Last week's release was condemned by the Turkish media, which argued Agca had only served 5 years in prison for crimes committed in Turkey before his attack on the pope. Agca was convicted of killing newspaper editor Abdi Ipekci in 1979. Agca's mysterious escape from prison several months after his conviction fueled suspicion of a larger conspiracy involving politicized elements of the Turkish security services.

The fugitive fled Turkey, and spent two years traveling throughout the Middle East and Europe before he shot and wounded the pope in St. Peter's square.
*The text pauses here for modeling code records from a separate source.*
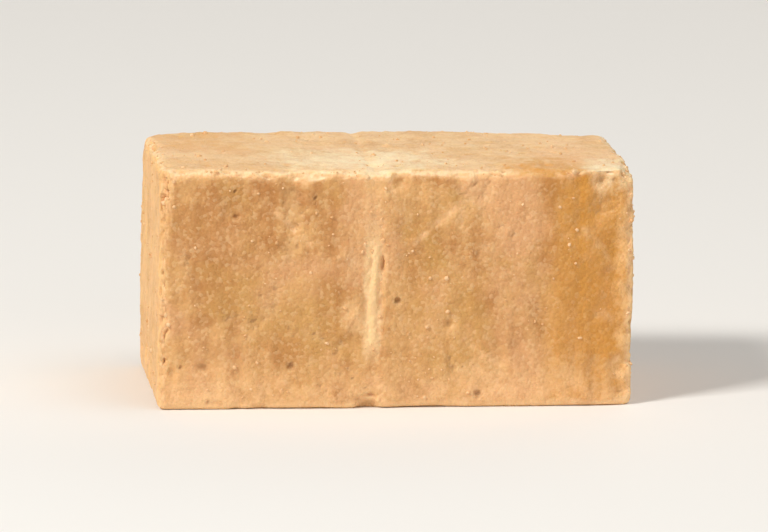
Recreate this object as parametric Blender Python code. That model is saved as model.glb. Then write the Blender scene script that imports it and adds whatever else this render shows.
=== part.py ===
# Toffee piece: two toffee cubes that the cutter left joined, one solid block lying on a long side.
# +X runs along the length, -Y is the front face, +Z is up, and the origin is under the middle.

import math
import random

import bpy
import numpy as np
from mathutils import Vector, noise

MM = 0.001

# Block as cut: two cubes long, one cube deep and high
LENGTH = 16.0 * MM
DEPTH = 7.9 * MM
HEIGHT = 8.1 * MM
SIZE = (LENGTH, DEPTH, HEIGHT)

# Out of square: how far a face leans, bows or steps over the whole block
TOP_FALL = 0.06 * MM        # the top drops towards the right end
BACK_TAPER = 0.12 * MM      # each end leans in towards the back
FACE_BOW = 0.05 * MM        # the long faces swell at mid height
HALF_STEP = 0.10 * MM       # the right cube sits back from the left one
STEP_RUN = 0.06             # half of the run of that step, as a share of the half length

# Worn edges
EDGE_RADIUS = 0.22 * MM
EDGE_SPREAD = 0.65          # share by which the radius varies along an edge
EDGE_WAVE = 1.3 * MM

# How squarely a point has to face one way before it counts as on that face, from part to full
FACE_RANGE = (0.60, 0.95)

# Score between the two cubes, on the front, top and back
SCORE_X = -0.78 * MM
SCORE_WIDTH = 0.16 * MM
SCORE_DEPTH = {"front": 0.20 * MM, "top": 0.07 * MM, "back": 0.30 * MM}
SCORE_LIP = 0.05 * MM       # crumbled rim on both sides of the score
SCORE_LIP_PLACE = 2.2       # from the middle of the score, in score widths
SCORE_LIP_BREAKS = (-0.2, 0.5)      # noise levels over which the rim goes from missing to whole
SCORE_WANDER = 0.10 * MM
SCORE_WAVE = 2.0 * MM
FRONT_SCORE_STARTS = (0.08, 0.40)   # shares of the height over which the front score deepens
FRONT_SCORE_FADES = (0.60, 0.92)    # and over which it fades again
FRONT_SCORE_LEFT = 0.25             # share of its depth that it keeps at the top

# Ridges that the blade dragged across the cut faces
RIDGE_HEIGHT = 0.024 * MM
RIDGE_PITCH = 0.8 * MM
RIDGE_SWAY = 0.25 * MM
RIDGE_WAVE = 3.0 * MM
RIDGE_SLANT = {"side": 0.22, "end": 0.12}   # how far they lean, as a slope
RIDGE_PATCH = (-0.25, 0.35)                 # noise levels over which they go from missing to full
END_RIDGE_SHARE = 0.4       # how high they are on the two ends, beside the long sides

# Grain of the broken sugar
GRAIN_HEIGHT = 0.035 * MM
GRAIN_SIZE = 0.55 * MM
LUMP_HEIGHT = 0.06 * MM
LUMP_SIZE = 2.6 * MM
BREAK_HEIGHT = 0.10 * MM    # roughness of a broken or sliced surface
BREAK_SIZE = 0.7 * MM
BREAK_RIM = 0.25 * MM       # over which that roughness sets in

# Surface mesh
CELL = 0.12 * MM
TRIANGLE_TARGET = 11200
BASE_SNAP = 0.02 * MM
BASE_FADE = (0.02 * MM, 0.30 * MM)  # heights over which the fine relief sets in above the base

SEED = 41
NOISE_SHIFT = {"wear": 3.1, "break": 5.0, "score": 8.0, "ridge": 14.0, "lip": 20.0, "patch": 31.0,
               "grain": 40.0, "lump": 50.0}
DAB_SHIFT = 7.0             # each dab's noise is shifted by this many times its radius in millimetres

# Colour of the toffee, linear RGB
TOFFEE_COLOUR = (0.66, 0.36, 0.135, 1.0)
TOFFEE_ROUGHNESS = 0.72

# Flats sliced or broken off. Each takes what lies beyond a plane, and the plane is given by the
# direction in which it faces and by a point on it, as shares of the half length, half depth and height.
SLICES = (
    {"faces": (0.14, -1.00, 0.02), "through": (0.63, -1.0, 0.5)},      # broad flat at the front right
    {"faces": (-1.00, -0.75, 0.12), "through": (-1.0, -0.97, 0.70)},   # worn front left edge
    {"faces": (0.62, -0.10, 1.00), "through": (0.91, -1.0, 1.0)},      # top corner, front right
    {"faces": (-0.85, 1.00, 0.90), "through": (-0.93, 1.0, 0.93)},     # top corner, back left
    {"faces": (1.00, 0.75, -0.50), "through": (0.96, 1.0, 0.12)},      # low corner, back right
    {"faces": (0.15, 1.00, 1.10), "through": (0.35, 0.965, 1.0)},      # worn back top edge
)

# Small bites along the edges
BITES_PER_METRE = 500
BITE_RADIUS = (0.12 * MM, 0.56 * MM)
BITE_OFFSET = (0.10, 0.55)  # how far outside both faces the middle of a bite is, in its radii
BITE_UNEVEN = 0.22
BITE_GRAIN = 0.30 * MM

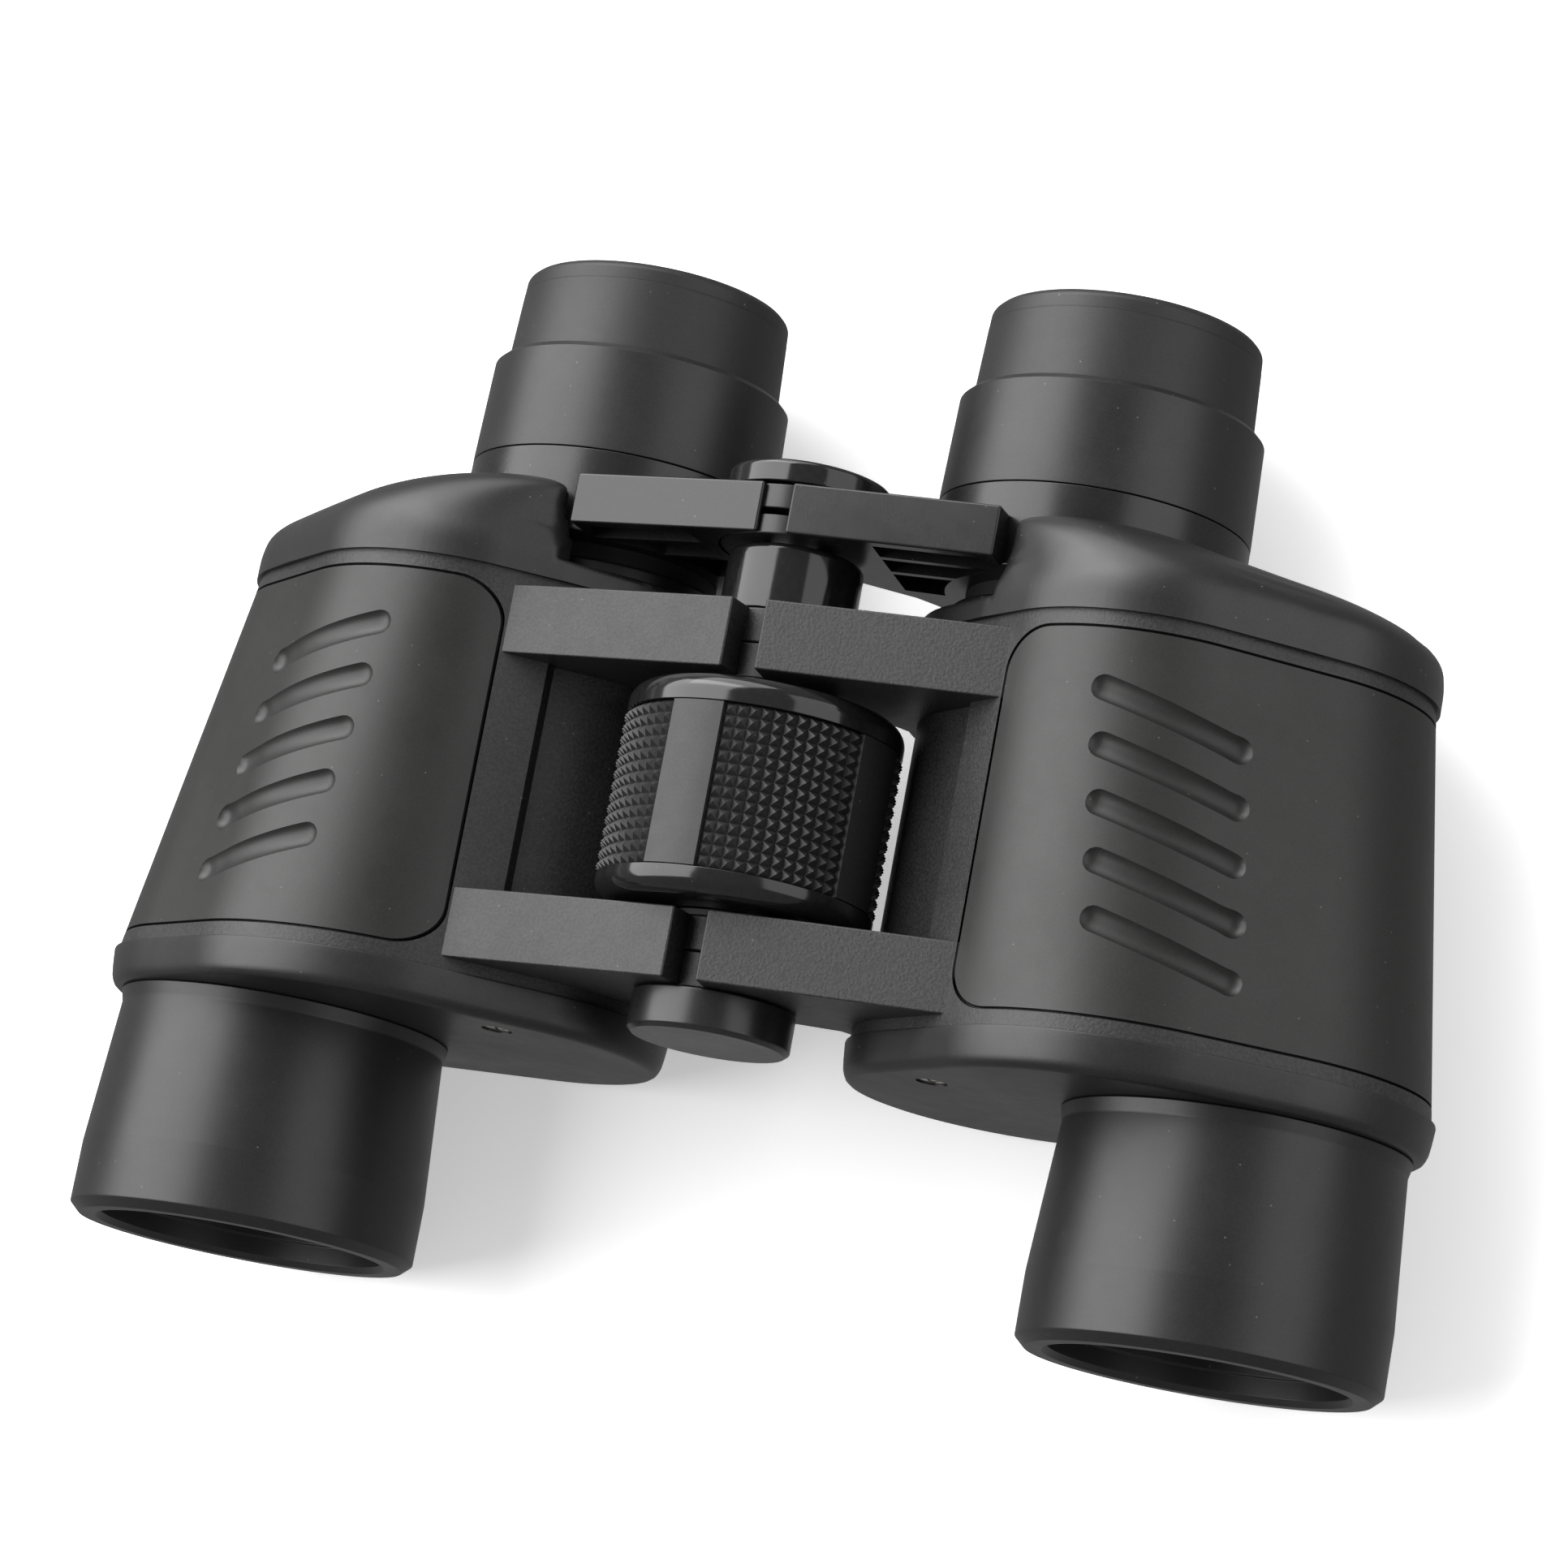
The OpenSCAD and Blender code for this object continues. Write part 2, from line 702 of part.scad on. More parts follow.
module eyepiece_arm(side) {
    fit = side == left ? seat_fit : run_fit;
    pocket_u = bridge_knuckle_r + gap + 1.6;
    color("#232324")
        difference() {
            union() {
                bridge_hinge(side);
                round_bar(eye_u, eye_h, collar_r, bridge, ring_end);
                round_bar(eye_u, eye_h, spigot_r, bridge, ring_end + spigot_len);
            }
            difference() {
                between(bridge - 1, bridge + bridge_pocket)
                    polygon([[pocket_u, bridge_top - 2], [dome_u - 3, bridge_top - 2],
                        [eye_u, eye_h], [pocket_u, -11.4]]);
                round_bar(eye_u, eye_h, tube_r + 3, bridge - 2, ring_end);
                for (rib = [3.6, -3.4])
                    translate([0, bridge, rib])
                        cube([far, bridge_pocket + 1, 1.2]);
            }
            round_bar(0, 0, spindle_r + fit, bridge - 1, bridge_end + 1);
            round_bar(eye_u, eye_h, tube_r + (side == left ? seat_fit : run_fit), bridge - 1,
                collar_end);
        }
}

module ocular_tube()
    color("#1c1c1d")
        turned(eye_u, eye_h)
            polygon([[tube_r, tube_start], [tube_r, tube_end], [eye_clear_r, tube_end],
                [eye_clear_r, tube_end - 1.4], [tube_r - tube_wall, tube_end - 1.4],
                [tube_r - tube_wall, tube_start]]);

cup_r = eyecup_r + gap;

module collar_form(lug_play)
    turned(eye_u, eye_h)
        polygon([[spigot_r + lug_play, collar], [collar_r, collar], [collar_r, collar + 1],
            [collar_top_r + 0.1, collar_end - 0.8], [collar_top_r - 0.3, collar_end],
            [cup_r, collar_end], [cup_r, collar_end - eyecup_foot - dioptre_travel - gap],
            [spigot_r + lug_play, collar_end - eyecup_foot - dioptre_travel - gap]]);

module eyepiece_collar()
    color("#272728")
        collar_form(seat_fit);

module dioptre_ring()
    color("#272728")
        collar_form(run_fit);

module eyecup() {
    foot = collar_end - eyecup_foot;
    seat = tube_end + 1.2;
    color("#1f1f20")
        turned(eye_u, eye_h)
            polygon([[tube_r + seat_fit, foot], [eyecup_r, foot], [eyecup_r, collar_end],
                [eyecup_lip_r, eyecup_end - 1.4], [eyecup_lip_r - 0.4, eyecup_end - 0.4],
                [eyecup_lip_r - 1, eyecup_end], [eyecup_lip_r - eyecup_wall + 0.6, eyecup_end - 0.2],
                [eyecup_lip_r - eyecup_wall, eyecup_end - 1], [eyecup_r - eyecup_wall - 0.6, seat],
                [eye_clear_r + 1.6, seat], [eye_clear_r + 1.6, tube_end + 0.05],
                [tube_r + seat_fit, tube_end + 0.05]]);
}

bore_r = tube_r - tube_wall - 0.1;

module field_lens()
    color([0.6, 0.7, 0.7, 0.6])
        turned(eye_u, eye_h)
            polygon(lens(bore_r, field_lens_s, field_lens_s + 3, 1.8, 1.8));

module field_stop()
    color("#151515")
        turned(eye_u, eye_h)
            polygon([[bore_r - 3.4, field_lens_s + 6.6], [bore_r, field_lens_s + 6.6],
                [bore_r, field_lens_s + 8.4], [bore_r - 2.6, field_lens_s + 8.4]]);

module eye_lens()
    color([0.5, 0.62, 0.7, 0.6])
        turned(eye_u, eye_h)
            polygon(lens(bore_r, tube_end - 7.4, tube_end - 2.6, 1.6, 1));

// ---- hinge and focus ----

bush_r = tripod_r + bush_wall;

module front_axle()
    color("#8f8f92")
        turned()
            polygon([[bush_r + seat_fit, nose], [nose_r, nose], [nose_r, front_arm - 0.1],
                [axle_r, front_arm - 0.1], [axle_r, wheel + 3], [0, wheel + 3],
                [0, nose + tripod_depth], [bush_r + seat_fit, nose + tripod_depth]]);

module tripod_bush()
    color("#b08d3c")
        turned()
            polygon([[tripod_r, nose], [bush_r, nose], [bush_r, nose + tripod_depth - 0.1],
                [tripod_r, nose + tripod_depth - 0.1]]);

module tripod_cap()
    color("#1b1b1c")
        turned()
            polygon([[0, cap_face], [tripod_cap_r - 0.3, cap_face], [tripod_cap_r, cap_face + 0.3],
                [tripod_cap_r, front_arm - 0.3], [nose_r + run_fit, front_arm - 0.3],
                [nose_r + run_fit, nose - 0.1], [0, nose - 0.1]]);

module rear_axle()
    color("#8f8f92")
        turned()
            polygon([[spindle_r + run_fit, wheel_end - 3], [axle_r, wheel_end - 3],
                [axle_r, bridge - 3], [spindle_r + run_fit, bridge - 3]]);

module spindle_sleeve()
    color("#0f0f10")
        turned()
            polygon([[axle_r + seat_fit, middle_arm_end + 0.1], [sleeve_r, middle_arm_end + 0.1],
                [sleeve_r, bridge - 1.6], [sleeve_r - 1, bridge - 0.6], [spindle_r + gap, bridge - 0.6],
                [spindle_r + gap, bridge - 2.9], [axle_r + seat_fit, bridge - 2.9]]);

module thrust_washers()
    color("#c2c2be")
        for (span = [[front_arm_end, wheel], [wheel_end, middle_arm]])
            turned()
                polygon([[axle_r + 0.1, span[0] + gap / 2], [knuckle_r - 0.5, span[0] + gap / 2],
                    [knuckle_r - 0.5, span[1] - gap / 2], [axle_r + 0.1, span[1] - gap / 2]]);

module focus_wheel_drum() {
    rim = wheel_r - 0.2;
    seat = wheel_r - tread_t;
    color("#101011")
        turned()
            polygon(concat(
                [[axle_r + run_fit, wheel]],
                [for (a = [-90:15:0]) [rim - wheel_round + wheel_round * cos(a),
                    wheel + wheel_round + wheel_round * sin(a)]],
                [[rim, tread], [seat, tread], [seat, tread_end], [rim, tread_end]],
                [for (a = [0:15:90]) [rim - wheel_round + wheel_round * cos(a),
                    wheel_end - wheel_round + wheel_round * sin(a)]],
                [[axle_r + run_fit, wheel_end], [axle_r + run_fit, wheel_end - 3.2],
                    [spindle_r + run_fit, wheel_end - 3.2], [spindle_r + run_fit, wheel + 3.2],
                    [axle_r + run_fit, wheel + 3.2]]));
}

module focus_wheel_tread()
    color("#1a1a1b")
        turned()
            polygon([[wheel_r - tread_t + seat_fit, tread + 0.1], [wheel_r, tread + 0.1],
                [wheel_r, tread_end - 0.1], [wheel_r - tread_t + seat_fit, tread_end - 0.1]]);

module focus_spindle()
    color("#a7a7a9")
        difference() {
            round_bar(0, 0, spindle_r, wheel + 5, bridge_end + gap);
            round_bar(0, 0, 1.5 + seat_fit, bridge_end - 8, bridge_end + 1);
        }

cap_start = bridge_end + gap + 0.05;
cap_end = cap_start + bridge_cap_t;

module bridge_cap()
    color("#0f0f10")
        turned()
            polygon([[1.7, cap_start], [bridge_cap_r, cap_start], [bridge_cap_r, cap_end - 0.8],
                [bridge_cap_r - 0.8, cap_end], [3.4, cap_end], [3.4, cap_end - 1.8],
                [1.7, cap_end - 1.8]]);

module bridge_screw()
    color("#c9c9c6")
        difference() {
            turned()
                polygon([[0, bridge_end - 7], [1.5, bridge_end - 7], [1.5, cap_end - 1.75],
                    [3.2, cap_end - 1.75], [3.2, cap_end - 0.5], [2.6, cap_end - 0.2],
                    [0, cap_end - 0.2]]);
            for (turn = [0, 90])
                translate([0, cap_end, 0])
                    rotate([0, turn, 0])
                        cube([3.4, 2, 0.6], center = true);
        }

place(left) prism_housing(left);  // left_prism_housing
place(left) grip_panel();  // left_grip_panel
place(left) front_cover();  // left_front_cover
place(left) rear_cover();  // left_rear_cover
place(left) cover_screws();  // left_cover_screws
place(left) objective_barrel();  // left_objective_barrel
place(left) objective_retainer();  // left_objective_retainer
place(left) objective_crown_lens();  // left_objective_crown_lens
place(left) objective_flint_lens();  // left_objective_flint_lens
place(left) front_prism();  // left_front_prism
place(left) rear_prism();  // left_rear_prism
place(left) prism_shelf();  // left_prism_shelf
place(left) prism_clips();  // left_prism_clips
place(left) strap_bar();  // left_strap_bar
place(left) eyepiece_arm(left);  // left_eyepiece_arm
place(left) ocular_tube();  // left_ocular_tube
place(left) eyepiece_collar();  // left_eyepiece_collar
place(left) field_lens();  // left_field_lens
place(left) field_stop();  // left_field_stop
place(left) eye_lens();  // left_eye_lens
place(left) eyecup();  // left_eyecup
place(right) prism_housing(right);  // right_prism_housing
place(right) grip_panel();  // right_grip_panel
place(right) front_cover();  // right_front_cover
place(right) rear_cover();  // right_rear_cover
place(right) cover_screws();  // right_cover_screws
place(right) objective_barrel();  // right_objective_barrel
place(right) objective_retainer();  // right_objective_retainer
place(right) objective_crown_lens();  // right_objective_crown_lens
place(right) objective_flint_lens();  // right_objective_flint_lens
place(right) front_prism();  // right_front_prism
place(right) rear_prism();  // right_rear_prism
place(right) prism_shelf();  // right_prism_shelf
place(right) prism_clips();  // right_prism_clips
place(right) strap_bar();  // right_strap_bar
place(right) eyepiece_arm(right);  // right_eyepiece_arm
place(right) ocular_tube();  // right_ocular_tube
place(right) dioptre_ring();  // right_dioptre_ring
place(right) field_lens();  // right_field_lens
place(right) field_stop();  // right_field_stop
place(right) eye_lens();  // right_eye_lens
place(right) eyecup();  // right_eyecup
on_hinge() front_axle();
on_hinge() rear_axle();
on_hinge() tripod_bush();
on_hinge() tripod_cap();
on_hinge() thrust_washers();
on_hinge() focus_wheel_drum();
on_hinge() focus_wheel_tread();
on_hinge() focus_spindle();
on_hinge() spindle_sleeve();
on_hinge() bridge_cap();
on_hinge() bridge_screw();
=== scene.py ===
import json
import math

import bmesh
import bpy
import numpy as np
from mathutils import Matrix, Vector

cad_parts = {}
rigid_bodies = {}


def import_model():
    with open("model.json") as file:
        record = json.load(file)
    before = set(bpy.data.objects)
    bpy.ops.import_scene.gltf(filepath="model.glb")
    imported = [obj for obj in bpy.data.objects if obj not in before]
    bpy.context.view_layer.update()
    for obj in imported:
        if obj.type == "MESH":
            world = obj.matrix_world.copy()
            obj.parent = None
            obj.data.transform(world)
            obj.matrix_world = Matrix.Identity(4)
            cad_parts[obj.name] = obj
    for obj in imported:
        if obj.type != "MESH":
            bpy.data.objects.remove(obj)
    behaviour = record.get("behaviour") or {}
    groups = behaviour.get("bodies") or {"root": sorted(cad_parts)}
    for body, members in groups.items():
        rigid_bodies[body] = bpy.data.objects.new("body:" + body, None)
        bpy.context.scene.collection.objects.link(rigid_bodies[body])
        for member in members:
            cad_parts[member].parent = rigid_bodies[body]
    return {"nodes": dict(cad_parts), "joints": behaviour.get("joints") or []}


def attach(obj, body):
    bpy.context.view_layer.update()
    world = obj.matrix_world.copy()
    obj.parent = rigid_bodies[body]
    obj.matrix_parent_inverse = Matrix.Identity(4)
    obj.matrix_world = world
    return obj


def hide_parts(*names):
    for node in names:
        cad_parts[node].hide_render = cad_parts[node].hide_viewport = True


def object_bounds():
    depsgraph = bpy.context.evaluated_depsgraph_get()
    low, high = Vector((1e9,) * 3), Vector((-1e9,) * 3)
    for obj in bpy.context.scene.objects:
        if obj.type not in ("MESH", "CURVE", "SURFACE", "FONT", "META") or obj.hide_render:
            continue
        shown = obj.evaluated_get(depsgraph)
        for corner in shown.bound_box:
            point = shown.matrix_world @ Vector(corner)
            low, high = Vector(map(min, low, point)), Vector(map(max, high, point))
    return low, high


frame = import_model()
cad_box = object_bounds()

# ---- places and sizes, in millimetres as in the part's source ----

MM = 0.001
DROOP = math.radians(6)
FRONT_Y = cad_box[0].y
HINGE_Z = next(j["pos_m"][2] for j in frame["joints"] if j["name"] == "fold")
SIDES = {"left": 1, "right": -1}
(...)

Agca was caught and spent 19 years in an Italian prison before his extradition to Turkey, where he was to have served a life sentence for the Ipekci murder.

Court: Man Who Shot Pope Should Return to Jail

ANKARA, Turkey (AP) - Police on Friday took the man who shot Pope John Paul II back into custody after an appeals court ordered him to return to prison to serve more time for killing a journalist and for other crimes in Turkey.

Mehmet Ali Agca did not resist and was being taken to police headquarters in Istanbul, eight days after he was released from prison, said Gov. Muammer Guler.

Agca served 19 years in prison in Italy for shooting the pope on May 13, 1981, and 5 1/2 years of a 10-year sentence in Turkey for the murder of journalist Abdi Ipekci in 1979.

In a decision that outraged many Turks, a local court had ordered his release on Jan. 12, counting his time served in Italy.

But the appeals court overturned the decision, saying there "is no legal basis" for deducting Agca's time served in Italy from his sentence in Turkey.

It was up to the local court to decide how many more years Agca, 48, would have to serve. Reports suggested he could be imprisoned until 2014.

"We're respectful of all decisions by Turkish courts," Agca's lawyer, Mustafa Demirbag, told private NTV television earlier Friday.

Responding to public criticism over Agca's release, Justice Minister Cemil Cicek had asked the appeals court this week to annul it, arguing that he should serve a full 10-year sentence from June 14, 2000, when he was extradited to Turkey for killing Ipekci.